** What needs to be done **
Quote precisely the run of lines opening with the line containing "zip(*points))), Vector(map(max, zip(*points)))" and closing with the line containing "INNER_FILLET = 5.0 * MM", and nothing else.

** Data excerpt **
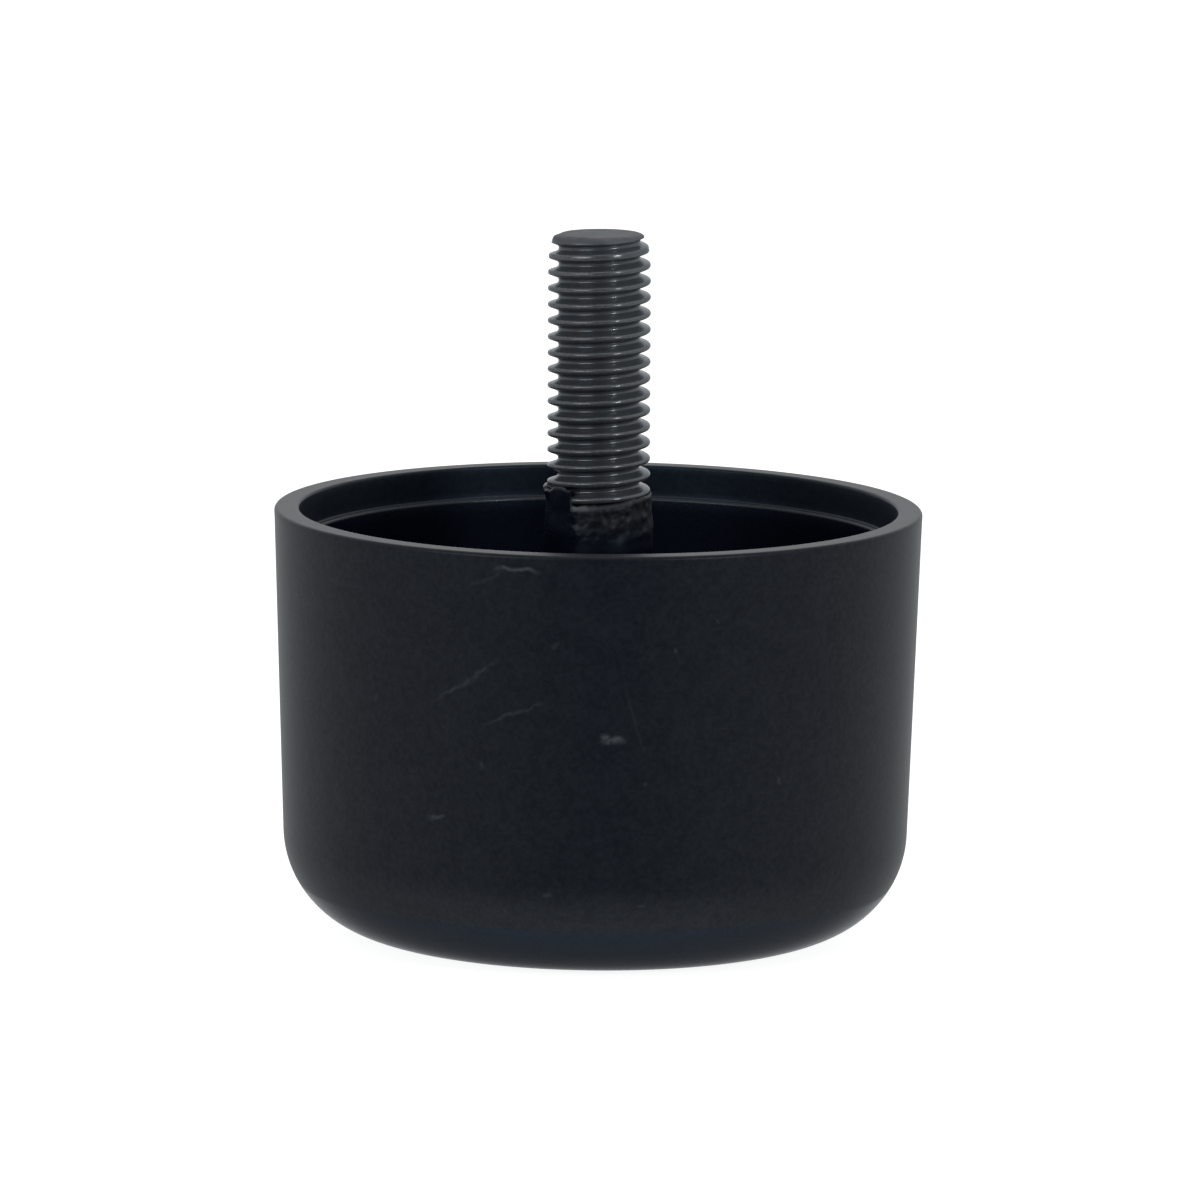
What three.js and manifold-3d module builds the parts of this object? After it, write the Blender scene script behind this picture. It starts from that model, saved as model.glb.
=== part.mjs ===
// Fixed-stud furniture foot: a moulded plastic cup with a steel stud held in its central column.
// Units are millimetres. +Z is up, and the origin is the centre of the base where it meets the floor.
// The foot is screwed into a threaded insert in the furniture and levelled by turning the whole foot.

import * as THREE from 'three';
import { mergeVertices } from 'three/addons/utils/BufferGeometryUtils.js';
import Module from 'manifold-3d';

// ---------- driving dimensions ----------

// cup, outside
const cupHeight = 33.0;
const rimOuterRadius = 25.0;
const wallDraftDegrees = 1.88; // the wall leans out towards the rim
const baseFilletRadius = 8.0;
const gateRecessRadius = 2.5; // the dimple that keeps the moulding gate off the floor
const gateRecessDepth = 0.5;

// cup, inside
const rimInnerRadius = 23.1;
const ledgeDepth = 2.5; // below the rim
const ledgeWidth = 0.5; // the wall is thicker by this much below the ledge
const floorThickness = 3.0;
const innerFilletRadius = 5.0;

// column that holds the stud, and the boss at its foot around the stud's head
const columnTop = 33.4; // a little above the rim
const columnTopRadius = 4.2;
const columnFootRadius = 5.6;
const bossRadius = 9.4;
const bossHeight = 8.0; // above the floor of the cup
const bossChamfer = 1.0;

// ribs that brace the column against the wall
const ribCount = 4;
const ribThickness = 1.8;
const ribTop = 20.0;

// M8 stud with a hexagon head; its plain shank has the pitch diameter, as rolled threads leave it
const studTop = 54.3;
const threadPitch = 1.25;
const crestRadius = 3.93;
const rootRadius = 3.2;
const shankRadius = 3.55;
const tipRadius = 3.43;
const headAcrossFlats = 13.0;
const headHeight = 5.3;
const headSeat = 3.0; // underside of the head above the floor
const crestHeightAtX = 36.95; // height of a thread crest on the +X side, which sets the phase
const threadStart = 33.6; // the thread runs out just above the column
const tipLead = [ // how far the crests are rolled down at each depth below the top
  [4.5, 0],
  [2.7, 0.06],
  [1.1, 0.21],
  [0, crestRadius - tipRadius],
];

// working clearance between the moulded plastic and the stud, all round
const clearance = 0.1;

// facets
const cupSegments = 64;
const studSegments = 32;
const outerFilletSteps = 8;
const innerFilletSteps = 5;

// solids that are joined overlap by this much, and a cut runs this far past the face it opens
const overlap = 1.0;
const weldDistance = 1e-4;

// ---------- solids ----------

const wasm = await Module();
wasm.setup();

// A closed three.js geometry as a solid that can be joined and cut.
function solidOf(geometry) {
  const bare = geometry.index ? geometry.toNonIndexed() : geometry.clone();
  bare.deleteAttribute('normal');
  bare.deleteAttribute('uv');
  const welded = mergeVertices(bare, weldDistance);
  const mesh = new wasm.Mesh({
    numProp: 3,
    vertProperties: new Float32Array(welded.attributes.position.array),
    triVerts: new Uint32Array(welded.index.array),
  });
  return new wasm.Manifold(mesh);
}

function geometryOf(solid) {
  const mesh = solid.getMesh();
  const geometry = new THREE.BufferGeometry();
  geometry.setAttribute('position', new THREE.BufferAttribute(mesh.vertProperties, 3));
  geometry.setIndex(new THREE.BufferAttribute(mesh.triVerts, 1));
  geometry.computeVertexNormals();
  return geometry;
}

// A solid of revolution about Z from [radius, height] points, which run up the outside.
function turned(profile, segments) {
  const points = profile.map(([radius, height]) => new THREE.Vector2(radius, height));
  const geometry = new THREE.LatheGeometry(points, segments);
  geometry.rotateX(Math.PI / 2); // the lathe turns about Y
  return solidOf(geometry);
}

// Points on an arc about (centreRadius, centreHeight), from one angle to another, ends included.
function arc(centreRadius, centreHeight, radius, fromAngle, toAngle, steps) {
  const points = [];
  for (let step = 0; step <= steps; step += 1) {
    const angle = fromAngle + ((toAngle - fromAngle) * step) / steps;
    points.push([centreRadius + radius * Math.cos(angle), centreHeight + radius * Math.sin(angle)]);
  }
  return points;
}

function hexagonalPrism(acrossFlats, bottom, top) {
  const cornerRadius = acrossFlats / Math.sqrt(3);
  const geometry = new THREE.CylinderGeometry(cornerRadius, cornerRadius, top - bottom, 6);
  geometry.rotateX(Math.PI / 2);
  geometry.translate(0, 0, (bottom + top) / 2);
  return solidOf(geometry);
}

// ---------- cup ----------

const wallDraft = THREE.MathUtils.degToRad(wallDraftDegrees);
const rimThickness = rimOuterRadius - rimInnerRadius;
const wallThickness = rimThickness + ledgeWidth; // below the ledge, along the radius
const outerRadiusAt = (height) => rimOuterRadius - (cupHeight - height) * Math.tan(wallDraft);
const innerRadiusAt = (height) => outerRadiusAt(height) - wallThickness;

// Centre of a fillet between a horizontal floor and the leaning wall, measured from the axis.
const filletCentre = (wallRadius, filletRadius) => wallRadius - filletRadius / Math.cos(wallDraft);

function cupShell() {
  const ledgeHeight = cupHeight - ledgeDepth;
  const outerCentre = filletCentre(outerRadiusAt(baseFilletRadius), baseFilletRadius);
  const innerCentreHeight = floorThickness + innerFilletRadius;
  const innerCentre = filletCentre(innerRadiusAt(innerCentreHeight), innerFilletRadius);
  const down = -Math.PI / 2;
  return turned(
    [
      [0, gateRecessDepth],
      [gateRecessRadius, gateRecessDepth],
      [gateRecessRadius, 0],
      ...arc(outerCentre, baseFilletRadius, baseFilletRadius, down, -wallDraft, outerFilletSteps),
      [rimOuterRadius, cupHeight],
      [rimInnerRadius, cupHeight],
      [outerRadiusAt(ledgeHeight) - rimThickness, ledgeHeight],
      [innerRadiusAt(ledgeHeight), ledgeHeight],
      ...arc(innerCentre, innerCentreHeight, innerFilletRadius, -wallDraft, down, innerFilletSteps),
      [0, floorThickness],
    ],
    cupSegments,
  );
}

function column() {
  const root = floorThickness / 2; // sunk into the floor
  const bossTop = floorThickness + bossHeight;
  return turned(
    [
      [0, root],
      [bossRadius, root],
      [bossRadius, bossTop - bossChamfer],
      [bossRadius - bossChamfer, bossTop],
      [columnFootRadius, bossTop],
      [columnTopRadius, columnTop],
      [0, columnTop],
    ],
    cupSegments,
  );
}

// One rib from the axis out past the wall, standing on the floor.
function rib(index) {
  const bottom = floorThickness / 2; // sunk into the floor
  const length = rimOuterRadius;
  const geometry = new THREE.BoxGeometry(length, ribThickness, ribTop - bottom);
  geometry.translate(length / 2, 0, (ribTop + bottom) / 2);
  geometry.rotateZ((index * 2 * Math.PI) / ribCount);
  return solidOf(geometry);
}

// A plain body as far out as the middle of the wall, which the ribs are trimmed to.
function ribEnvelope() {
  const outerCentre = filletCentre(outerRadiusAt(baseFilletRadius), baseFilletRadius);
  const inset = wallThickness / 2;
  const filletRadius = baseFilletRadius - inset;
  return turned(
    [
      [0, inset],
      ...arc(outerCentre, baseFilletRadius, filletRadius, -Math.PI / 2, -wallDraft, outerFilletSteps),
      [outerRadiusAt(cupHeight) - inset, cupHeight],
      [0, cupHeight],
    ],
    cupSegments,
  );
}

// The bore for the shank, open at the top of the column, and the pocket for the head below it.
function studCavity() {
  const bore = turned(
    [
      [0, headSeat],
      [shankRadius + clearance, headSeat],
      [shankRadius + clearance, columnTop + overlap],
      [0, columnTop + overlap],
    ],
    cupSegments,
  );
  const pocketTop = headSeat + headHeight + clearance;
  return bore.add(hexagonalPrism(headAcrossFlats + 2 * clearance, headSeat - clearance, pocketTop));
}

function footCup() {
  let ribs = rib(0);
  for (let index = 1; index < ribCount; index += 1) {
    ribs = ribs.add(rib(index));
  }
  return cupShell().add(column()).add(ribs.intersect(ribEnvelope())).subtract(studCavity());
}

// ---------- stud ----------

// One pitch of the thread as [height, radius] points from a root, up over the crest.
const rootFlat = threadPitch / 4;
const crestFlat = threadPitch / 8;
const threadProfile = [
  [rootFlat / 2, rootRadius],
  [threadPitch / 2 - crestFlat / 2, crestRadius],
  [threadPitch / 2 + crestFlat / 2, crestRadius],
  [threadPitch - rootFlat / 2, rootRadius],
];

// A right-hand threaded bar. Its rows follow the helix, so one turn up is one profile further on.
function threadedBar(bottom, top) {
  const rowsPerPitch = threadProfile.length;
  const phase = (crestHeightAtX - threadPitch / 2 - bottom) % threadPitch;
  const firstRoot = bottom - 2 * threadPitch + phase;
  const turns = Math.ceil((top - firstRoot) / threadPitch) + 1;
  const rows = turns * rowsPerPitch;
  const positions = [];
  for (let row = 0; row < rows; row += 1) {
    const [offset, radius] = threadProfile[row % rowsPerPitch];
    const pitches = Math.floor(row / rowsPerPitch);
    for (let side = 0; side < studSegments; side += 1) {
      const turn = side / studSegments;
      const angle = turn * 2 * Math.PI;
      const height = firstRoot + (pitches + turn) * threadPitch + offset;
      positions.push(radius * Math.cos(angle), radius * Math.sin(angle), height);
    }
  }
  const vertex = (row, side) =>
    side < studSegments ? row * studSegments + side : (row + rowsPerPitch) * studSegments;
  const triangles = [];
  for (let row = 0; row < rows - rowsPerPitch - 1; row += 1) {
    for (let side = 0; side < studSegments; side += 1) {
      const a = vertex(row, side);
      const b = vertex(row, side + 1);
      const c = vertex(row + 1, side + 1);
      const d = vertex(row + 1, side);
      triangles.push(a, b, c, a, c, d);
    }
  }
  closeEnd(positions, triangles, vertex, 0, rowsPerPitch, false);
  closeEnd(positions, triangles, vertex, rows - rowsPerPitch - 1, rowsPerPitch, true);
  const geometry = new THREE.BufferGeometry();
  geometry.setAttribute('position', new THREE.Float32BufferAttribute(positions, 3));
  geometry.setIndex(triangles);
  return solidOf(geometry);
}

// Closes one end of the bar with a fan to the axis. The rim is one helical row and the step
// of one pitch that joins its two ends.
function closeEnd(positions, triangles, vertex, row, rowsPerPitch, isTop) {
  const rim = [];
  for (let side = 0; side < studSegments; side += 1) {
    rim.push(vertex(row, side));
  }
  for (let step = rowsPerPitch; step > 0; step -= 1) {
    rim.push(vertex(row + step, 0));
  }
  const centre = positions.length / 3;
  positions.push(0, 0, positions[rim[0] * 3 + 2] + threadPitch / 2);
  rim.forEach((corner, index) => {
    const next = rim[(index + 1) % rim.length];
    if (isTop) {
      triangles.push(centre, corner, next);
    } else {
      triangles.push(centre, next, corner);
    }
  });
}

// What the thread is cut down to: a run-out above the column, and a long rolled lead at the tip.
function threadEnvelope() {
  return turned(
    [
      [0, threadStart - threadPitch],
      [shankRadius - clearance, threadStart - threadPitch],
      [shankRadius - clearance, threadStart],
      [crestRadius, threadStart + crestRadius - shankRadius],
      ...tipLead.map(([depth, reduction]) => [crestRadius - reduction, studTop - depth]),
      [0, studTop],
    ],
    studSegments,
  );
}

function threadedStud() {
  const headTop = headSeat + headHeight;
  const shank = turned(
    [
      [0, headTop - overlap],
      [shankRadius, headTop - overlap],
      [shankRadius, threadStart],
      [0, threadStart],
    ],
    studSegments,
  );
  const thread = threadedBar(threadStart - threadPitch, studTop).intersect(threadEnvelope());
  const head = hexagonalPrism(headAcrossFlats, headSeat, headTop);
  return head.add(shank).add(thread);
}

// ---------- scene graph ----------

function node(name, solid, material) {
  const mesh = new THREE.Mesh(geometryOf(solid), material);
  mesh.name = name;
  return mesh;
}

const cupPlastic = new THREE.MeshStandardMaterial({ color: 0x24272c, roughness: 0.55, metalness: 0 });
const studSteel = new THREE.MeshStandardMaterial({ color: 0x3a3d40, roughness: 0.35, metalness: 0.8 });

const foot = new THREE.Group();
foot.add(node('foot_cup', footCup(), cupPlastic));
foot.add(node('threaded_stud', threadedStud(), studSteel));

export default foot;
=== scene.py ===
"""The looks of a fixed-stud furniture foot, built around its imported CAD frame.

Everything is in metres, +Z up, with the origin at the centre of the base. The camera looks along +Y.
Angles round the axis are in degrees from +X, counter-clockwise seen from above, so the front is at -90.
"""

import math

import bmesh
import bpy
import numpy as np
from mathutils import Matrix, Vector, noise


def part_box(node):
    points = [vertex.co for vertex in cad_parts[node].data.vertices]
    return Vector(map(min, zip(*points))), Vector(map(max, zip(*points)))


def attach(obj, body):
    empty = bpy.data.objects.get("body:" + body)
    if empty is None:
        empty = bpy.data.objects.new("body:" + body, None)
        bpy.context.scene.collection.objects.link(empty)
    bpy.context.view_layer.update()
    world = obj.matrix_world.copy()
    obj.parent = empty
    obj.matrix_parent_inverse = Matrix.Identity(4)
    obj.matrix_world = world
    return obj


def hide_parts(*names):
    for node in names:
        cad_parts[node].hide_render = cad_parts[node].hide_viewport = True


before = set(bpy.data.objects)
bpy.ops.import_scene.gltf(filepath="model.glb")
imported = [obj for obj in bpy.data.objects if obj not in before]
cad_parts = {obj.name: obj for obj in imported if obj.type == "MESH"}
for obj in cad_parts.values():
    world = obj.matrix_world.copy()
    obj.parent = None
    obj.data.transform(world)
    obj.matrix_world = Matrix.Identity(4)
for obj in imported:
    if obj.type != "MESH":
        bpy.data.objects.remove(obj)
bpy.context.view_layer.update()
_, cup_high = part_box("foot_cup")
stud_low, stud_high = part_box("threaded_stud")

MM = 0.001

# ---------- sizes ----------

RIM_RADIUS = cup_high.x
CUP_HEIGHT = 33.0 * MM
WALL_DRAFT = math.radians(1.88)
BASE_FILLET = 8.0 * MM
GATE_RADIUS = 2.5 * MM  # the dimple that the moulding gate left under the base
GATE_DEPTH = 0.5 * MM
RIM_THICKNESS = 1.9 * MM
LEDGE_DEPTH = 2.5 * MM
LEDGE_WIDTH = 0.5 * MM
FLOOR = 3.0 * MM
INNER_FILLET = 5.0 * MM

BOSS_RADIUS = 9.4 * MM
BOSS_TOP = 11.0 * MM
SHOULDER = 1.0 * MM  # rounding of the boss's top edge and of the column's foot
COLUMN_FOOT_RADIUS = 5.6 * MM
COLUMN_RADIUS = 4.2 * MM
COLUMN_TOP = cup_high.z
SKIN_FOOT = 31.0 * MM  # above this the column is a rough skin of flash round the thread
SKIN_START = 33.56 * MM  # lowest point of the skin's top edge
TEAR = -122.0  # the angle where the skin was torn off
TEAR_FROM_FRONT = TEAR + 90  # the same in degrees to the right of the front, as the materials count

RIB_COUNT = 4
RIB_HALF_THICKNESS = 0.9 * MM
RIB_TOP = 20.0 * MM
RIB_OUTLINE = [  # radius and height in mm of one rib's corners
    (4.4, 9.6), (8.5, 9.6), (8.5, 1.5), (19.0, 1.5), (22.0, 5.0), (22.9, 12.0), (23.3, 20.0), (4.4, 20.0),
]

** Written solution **
    return Vector(map(min, zip(*points))), Vector(map(max, zip(*points)))


def attach(obj, body):
    empty = bpy.data.objects.get("body:" + body)
    if empty is None:
        empty = bpy.data.objects.new("body:" + body, None)
        bpy.context.scene.collection.objects.link(empty)
    bpy.context.view_layer.update()
    world = obj.matrix_world.copy()
    obj.parent = empty
    obj.matrix_parent_inverse = Matrix.Identity(4)
    obj.matrix_world = world
    return obj


def hide_parts(*names):
    for node in names:
        cad_parts[node].hide_render = cad_parts[node].hide_viewport = True


before = set(bpy.data.objects)
bpy.ops.import_scene.gltf(filepath="model.glb")
imported = [obj for obj in bpy.data.objects if obj not in before]
cad_parts = {obj.name: obj for obj in imported if obj.type == "MESH"}
for obj in cad_parts.values():
    world = obj.matrix_world.copy()
    obj.parent = None
    obj.data.transform(world)
    obj.matrix_world = Matrix.Identity(4)
for obj in imported:
    if obj.type != "MESH":
        bpy.data.objects.remove(obj)
bpy.context.view_layer.update()
_, cup_high = part_box("foot_cup")
stud_low, stud_high = part_box("threaded_stud")

MM = 0.001

# ---------- sizes ----------

RIM_RADIUS = cup_high.x
CUP_HEIGHT = 33.0 * MM
WALL_DRAFT = math.radians(1.88)
BASE_FILLET = 8.0 * MM
GATE_RADIUS = 2.5 * MM  # the dimple that the moulding gate left under the base
GATE_DEPTH = 0.5 * MM
RIM_THICKNESS = 1.9 * MM
LEDGE_DEPTH = 2.5 * MM
LEDGE_WIDTH = 0.5 * MM
FLOOR = 3.0 * MM
INNER_FILLET = 5.0 * MM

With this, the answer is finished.